What Judicial Watch didn't mention was that while the BLM ignored its document request, it got more response from the Environmental Protection Agency, which also played a role in advancing the real estate project that has been criticized by public land advocates.
The EPA provided Judicial Watch with some material it requested under the federal Freedom of Information Act, "but not everything," and the group is appealing within the agency, according to a spokeswoman.
As far as the records the EPA turned over so far, "we don't know if there is anything there worth talking about," a Judicial Watch staff member said.
While maintaining Reid did nothing improper in his handling of Coyote Springs, aide Jon Summers charged last week Judicial Watch was on a witch hunt that it could use for fundraising.
HSU'S LAS VEGAS CONNECTION
Every story has a Vegas angle, it seems, and the saga of Hillary Clinton fundraiser-turned-fugitive-turned-alleged defrauder Norman Hsu is no exception.
"Last year, to celebrate New York Sen.

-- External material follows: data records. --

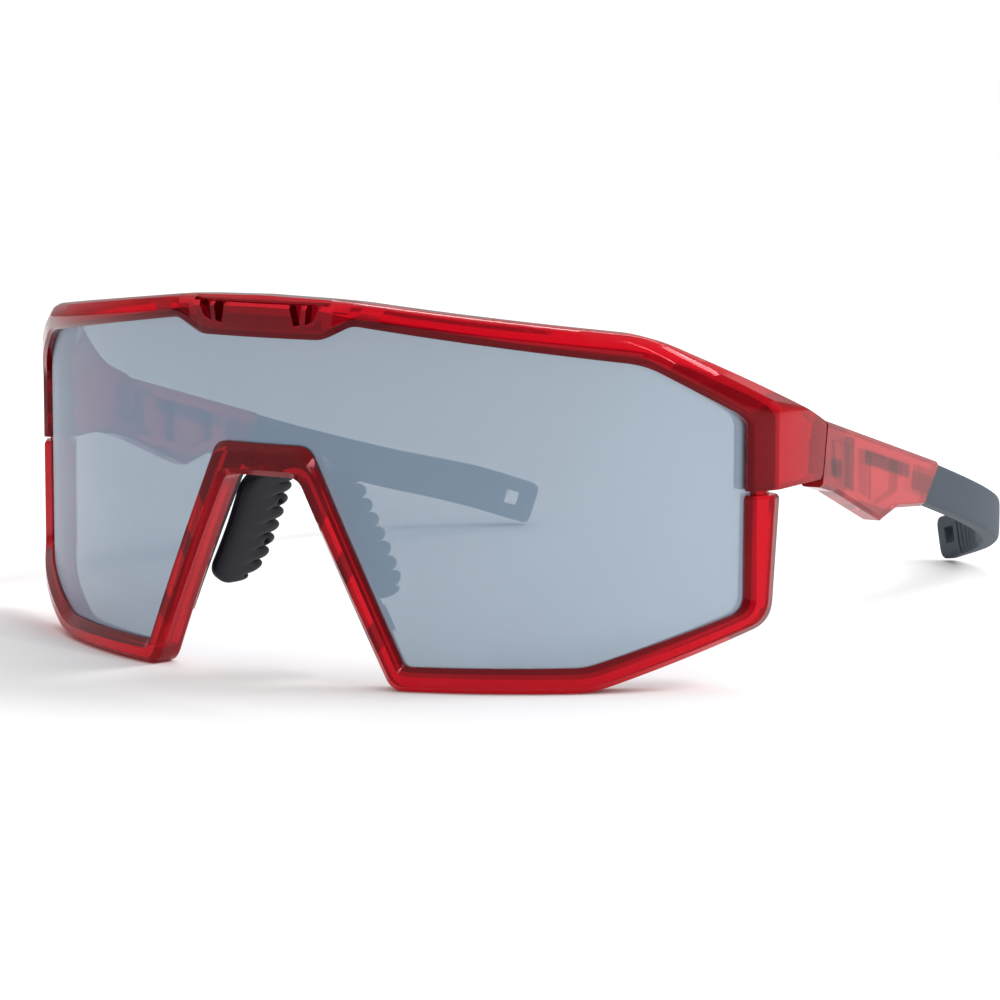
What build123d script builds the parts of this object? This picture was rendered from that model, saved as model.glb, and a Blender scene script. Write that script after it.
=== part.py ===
"""Wraparound sport sunglasses with a one-piece shield lens, standing open on a table.

Millimetres. +Z is up from the table, the glasses face -Y and the temples run back along +Y.
Left is the wearer's left, at +X. Pieces are drawn with the front of the lens at Y = 0 and
are moved by front_y when they are written, which puts the origin under the middle of the
whole object, on the table.

The lens is a slice of an upright cylinder, so the frame's outlines are drawn as corners on
that cylinder: each edge is a plane that holds two corners and the radius between them.
"""

from math import asin, atan2, cos, degrees, radians, sin, sqrt
import os

from build123d import *

# ---- overall ----
front_y = -86.85  # where the front of the lens goes, from the middle of the object
lens_radius = 83.0  # of the middle of the lens, about an upright axis
lens_thickness = 1.8
frame_front = 2.6  # the frame's front face, outside the lens radius
frame_back = 3.0  # the frame's back face, inside the lens radius

# ---- outlines, as X and Z on the cylinder, right half only ----
opening_top = 61.6  # height at the middle of the line that the brow follows
opening_corners = [(57.2, 53.0), (68.6, 43.7), (68.6, 12.3), (50.2, 4.1)]
opening_radius = 3.0
outer_top = 63.4
outer_corners = [(20.0, 62.6), (59.8, 57.6), (73.5, 45.8), (72.9, 10.0), (52.6, 0.0)]
outer_radius = 4.0
front_bevel = 1.1  # round the outside of the frame's front face
arch_lens_top, arch_lens_foot = (8.8, 39.2), (26.5, 0.0)  # lens side of the nose arch
arch_nose_top, arch_nose_foot = (7.1, 33.9), (23.3, 0.0)  # nose side of the nose arch
arch_radius = 3.0
dip_bottom, dip_top = (11.4, 56.6), (23.9, 63.0)  # brow dip over the vents

# ---- lens seat ----
groove_depth = 1.3
edge_clearance = 0.25
face_clearance = 0.12

# ---- split between the upper and the lower frame ----
split_z = 31.5
split_gap = 0.8
arch_zone_x, arch_zone_z = 32.0, 46.0  # the lower frame owns everything in here
tenon_radius, tenon_height, tenon_clearance = 0.85, 2.8, 0.05
tenon_inset = 3.0  # from the lens opening, along the frame

# ---- brow vents ----
vent_x, vent_z, vent_width, vent_height = 9.0, 60.2, 6.5, 2.2

# ---- end pieces and hinge ----
side_y = lens_radius - sqrt(lens_radius**2 - outer_corners[2][0] ** 2)  # of the front's sides
end_plan = [  # X and Y
    (72.4, side_y - 7.4),
    (74.3, side_y + 5.6),
    (74.3, 60.0),
    (67.2, 60.0),
    (67.2, side_y - 1.4),
]
end_top_front = (46.6, 44.4)  # Y and Z, where the top of the end piece starts to fall
hinge_x, hinge_y = 69.6, 56.9
knuckle_radius, knuckle_clearance = 2.4, 0.3
knuckle_gap = 0.1
ear_bottom, ear_top = 31.9, 40.9
ear_height, ear_reach = 2.5, 6.0
screw_radius, bore_clearance = 0.7, 0.05
head_radius, head_height = 1.35, 0.8
driver_slot = 0.35
parting_lean = 0.18  # the parting face goes forwards by this much per mm down
parting_gap = 0.35

# ---- temples ----
temple_outer, temple_thickness, temple_bevel = 74.3, 4.2, 0.6
temple_front_top = (56.9, 41.4)  # Y and Z
temple_front_bottom_z = 30.4
temple_chin = (80.0, 21.7)
temple_chin_back = (87.0, 23.1)
temple_back_bottom = (97.7, 22.1)
temple_back_top = (104.6, 29.2)
pocket_corners = [(61.5, 37.8), (88.0, 31.1), (88.0, 26.0), (80.0, 24.6), (62.5, 31.2)]
pocket_depth, pocket_rib, pocket_rib_y = 1.7, 1.6, 76.0

# ---- rubber temple tips and their cores ----
tip_path = [  # X, Y and Z of the middle of the tip, then its thickness and height there
    (72.1, 93.0, 28.1, 4.2, 7.6),
    (71.9, 104.0, 25.2, 4.0, 7.6),
    (70.8, 121.0, 20.7, 3.7, 7.7),
    (68.9, 136.0, 16.7, 3.6, 7.9),
    (65.9, 149.0, 13.2, 3.6, 8.2),
    (62.0, 158.0, 10.8, 3.7, 8.4),
    (56.3, 166.4, 8.1, 3.9, 8.7),
    (46.8, 174.0, 4.2, 4.1, 8.9),
]
tip_rounding = 1.3
tip_gap = 0.1
strap_hole, strap_hole_inset = 3.2, 5.0  # the square hole for a cord, and how far from the end
tongue_thickness, tongue_height, tongue_length = 2.0, 4.2, 11.0
core_thickness, core_height = 1.2, 2.8
core_end = 5  # how many steps of the tip's path the core runs along
core_clearance = 0.05

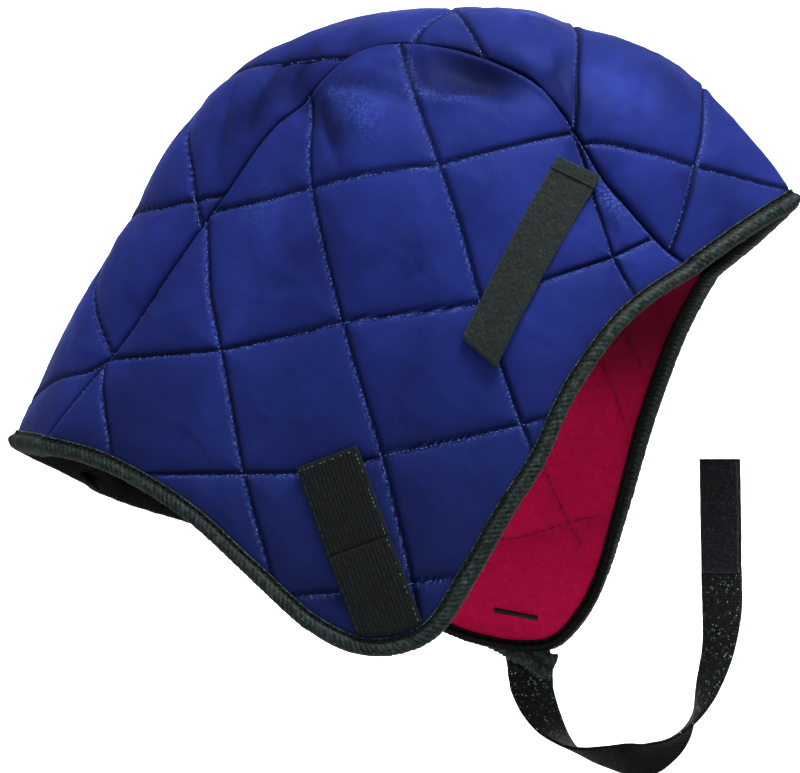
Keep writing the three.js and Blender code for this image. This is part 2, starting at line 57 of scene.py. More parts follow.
# ---------------------------------------------------------------------------------------------
# the cap's surface, in millimetres
# ---------------------------------------------------------------------------------------------
OUTER_THICK, LINING_THICK, GAP = 3.0, 1.6, 0.3
WALL = OUTER_THICK + GAP + LINING_THICK
KEYS = ("ridgeX", "ridgeZ", "seamX", "seamY", "seamZ", "shiftX", "shiftZ",
        "rightX", "rightY", "rightZ", "leftX", "leftY", "leftZ", "crease")
SECTIONS = np.array([
    [135.8, -63.2, 106, 30, -88, -3.3, 3, 106, 30, -88, 102.7, 30, -85, 38],
    [129, -53.5, 96, 35, -79.5, -3, 2, 94, 40, -97, 96.2, 40, -92.5, 29],
    [117, -39.5, 86, 39, -68, -1.5, 1, 84, 48, -107, 88.4, 47, -105, 20],
    [101, -21, 76, 42, -55.5, 0, 0, 76, 54, -119, 81.6, 52, -120, 12],
    [82, -9.5, 70, 43, -45, 0, 0, 68, 58, -133, 75.6, 56, -135, 6],
    [65, -3.5, 64, 44, -35, 0, 0, 60.5, 61, -151, 70, 59, -152, 0],
    [47, 2.5, 54, 44, -23, 0, 0, 49, 62, -169, 65.2, 60, -168, 0],
    [26, 5.5, 35, 43, -14, 0, 0, 37, 61, -189, 60, 60, -184, 0],
    [4, 4.6, 14, 42, -10, 0, 0, 23.5, 60, -207.5, 51.8, 58, -201, 0],
    [-16, 1.9, -4, 42, -12, 0, 0, 3, 60, -213, 38.5, 57, -212, 0],
    [-38, -4.8, -21, 42, -24, 0, 0, -17, 61, -205.2, 11, 58, -209, 0],
    [-58, -14.5, -36, 42, -39, 0, 0, -37.5, 61, -187.5, -22, 60, -194, 0],
    [-77, -33.5, -50, 42, -57.5, 0, -0.5, -58.5, 58, -169.5, -58, 59, -180, 4],
    [-95, -62, -68, 41, -81, -0.5, -1.5, -76.5, 53, -158.5, -88, 53, -167.6, 8],
    [-112, -89, -87, 39, -106, -1, -3, -93, 46, -151, -106, 46, -161.7, 12],
    [-126.5, -115.5, -105, 36, -126.5, -1.5, -5, -107, 40, -147, -116.5, 40, -157.4, 20],
    [-140, -142, -120, 33, -144.5, -2, -9.9, -120, 33, -144.5, -122, 33, -154.4, 29],
])
LAST = len(SECTIONS) - 1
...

Hillary Rodham Clinton's re-election victory, Norman Hsu capped an amazingly successful year as a Democratic fundraiser by treating members of her campaign staff to several days at the glitzy Mandalay Bay hotel and casino in Las Vegas, complete with free show tickets and dinners at posh restaurants," the Los Angeles Times reported last week.
The trip, which included Clinton's current campaign manager, Patti Solis Doyle, was legal, but symbolized Hsu's unstinting generosity, the Times reported. That generosity tended to allay the nagging doubts that have now turned out to be justified.
Clinton has returned $850,000 in donations from or solicited by Hsu, who is in jail and facing state and federal investigations.